A screenshot of the Inglis Pitch Your Niche event on September 19, 2024. Connie Feda, Shannon Parris, Robert Breen, Leah Marmo, Alex Geht, Jennifer Price, and Ty Allen are smiling from their remote locations.
Key Learnings & Results
The IIA pilot revealed that while structured curriculum is important, the highest-impact outcomes emerged from personalized support and accountability. This insight informed recommendations for future program design: streamlining workshops and directing more resources toward one-on-one coaching and peer support can be just as impactful as a robust program with multiple elements.
Many entrepreneurial support programs offer training for business owners, but without intentional follow-through, that learning may never translate into action. For entrepreneurs with disabilities who may be balancing complex access needs, health realities, or executive function challenges, implementation support is not optional; it’s essential.

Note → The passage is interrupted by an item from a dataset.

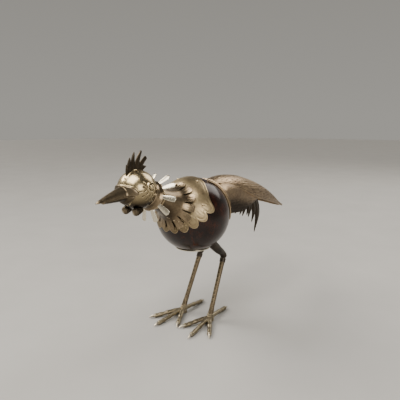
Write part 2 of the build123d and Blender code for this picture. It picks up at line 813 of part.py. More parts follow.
def save_clockwork():
    save(make_frame_plate(PLATE_IN), "frame_plate_left")
    save(make_frame_plate(-PLATE_IN - FRAME_T), "frame_plate_right")
    save(make_frame_pillars(), "frame_pillars")
    save(make_pillar_nuts(), "pillar_nuts")
    save(make_foot_bar(), "frame_foot_bar")
    save(make_key_bush(), "key_bush")
    save(make_winding_arbor(), "winding_arbor")
    save(make_winding_key(), "winding_key")
    save(make_mainspring(), "mainspring")
    save(make_ratchet_wheel(), "ratchet_wheel")
    save(make_click(), "click")
    save(make_click_spring(), "click_spring")
    save(make_great_wheel(), "great_wheel")
    save(make_second_wheel(), "second_wheel")
    save(make_crank_wheel(), "crank_wheel")
    save(make_fly(), "fly")


os.makedirs("parts", exist_ok=True)
save_body()
save_head()
save_legs()
save_clockwork()
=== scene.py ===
"""Looks of the wind-up hopping chicken: a dark polished nut in chased silver-gilt mounts.

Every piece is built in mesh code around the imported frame. Points are in millimetres in the frame's own axes
(the bird faces -Y, its left side is +X, the floor is z = 0) and turn into metres when a piece is made.
"""

import json
from math import cos, pi, radians, sin, sqrt

import bmesh
import bpy
import numpy as np
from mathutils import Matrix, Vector


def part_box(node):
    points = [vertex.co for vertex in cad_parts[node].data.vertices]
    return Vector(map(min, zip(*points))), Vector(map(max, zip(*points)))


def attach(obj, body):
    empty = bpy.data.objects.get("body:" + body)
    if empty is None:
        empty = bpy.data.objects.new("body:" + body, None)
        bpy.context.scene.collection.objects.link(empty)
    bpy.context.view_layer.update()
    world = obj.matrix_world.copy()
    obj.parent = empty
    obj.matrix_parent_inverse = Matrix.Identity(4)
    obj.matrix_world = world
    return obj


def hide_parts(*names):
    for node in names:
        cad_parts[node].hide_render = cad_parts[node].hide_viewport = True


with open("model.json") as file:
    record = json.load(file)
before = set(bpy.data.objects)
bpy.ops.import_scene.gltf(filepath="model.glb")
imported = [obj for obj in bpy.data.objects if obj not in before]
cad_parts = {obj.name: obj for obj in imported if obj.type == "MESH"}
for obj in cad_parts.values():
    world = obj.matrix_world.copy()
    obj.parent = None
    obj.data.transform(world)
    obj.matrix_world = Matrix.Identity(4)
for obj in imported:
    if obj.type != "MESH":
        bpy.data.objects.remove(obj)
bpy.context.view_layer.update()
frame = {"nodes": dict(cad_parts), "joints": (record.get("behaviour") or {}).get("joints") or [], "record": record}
MM = 0.001


# ---- Driving places, taken from the frame ----


def node_box(name):
    """A CAD node's lowest and highest corners, in millimetres."""
    low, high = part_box(name)
    return np.array(low) / MM, np.array(high) / MM


def joint(name):
    return next(j for j in frame["joints"] if j["name"] == name)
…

The Inglis Impact Accelerator demonstrated that when programming is designed to meet participants where they are with flexibility, multiple options for access, and accountability built in, entrepreneurs are far more likely to apply what they’ve learned and sustain progress after the program ends. Making offerings accessible starts with accommodations and must also include designing for follow-through, ensuring that every participant has the tools, structure, and community to translate insight into impact.
Through this engagement, Inglis established a replicable, equity-driven accelerator model that can continue to serve and empower entrepreneurs with disabilities across Pennsylvania and beyond. Shannon’s work helped Inglis operationalize its vision: to build systems of innovation where accessibility and inclusion are the foundation, not an afterthought.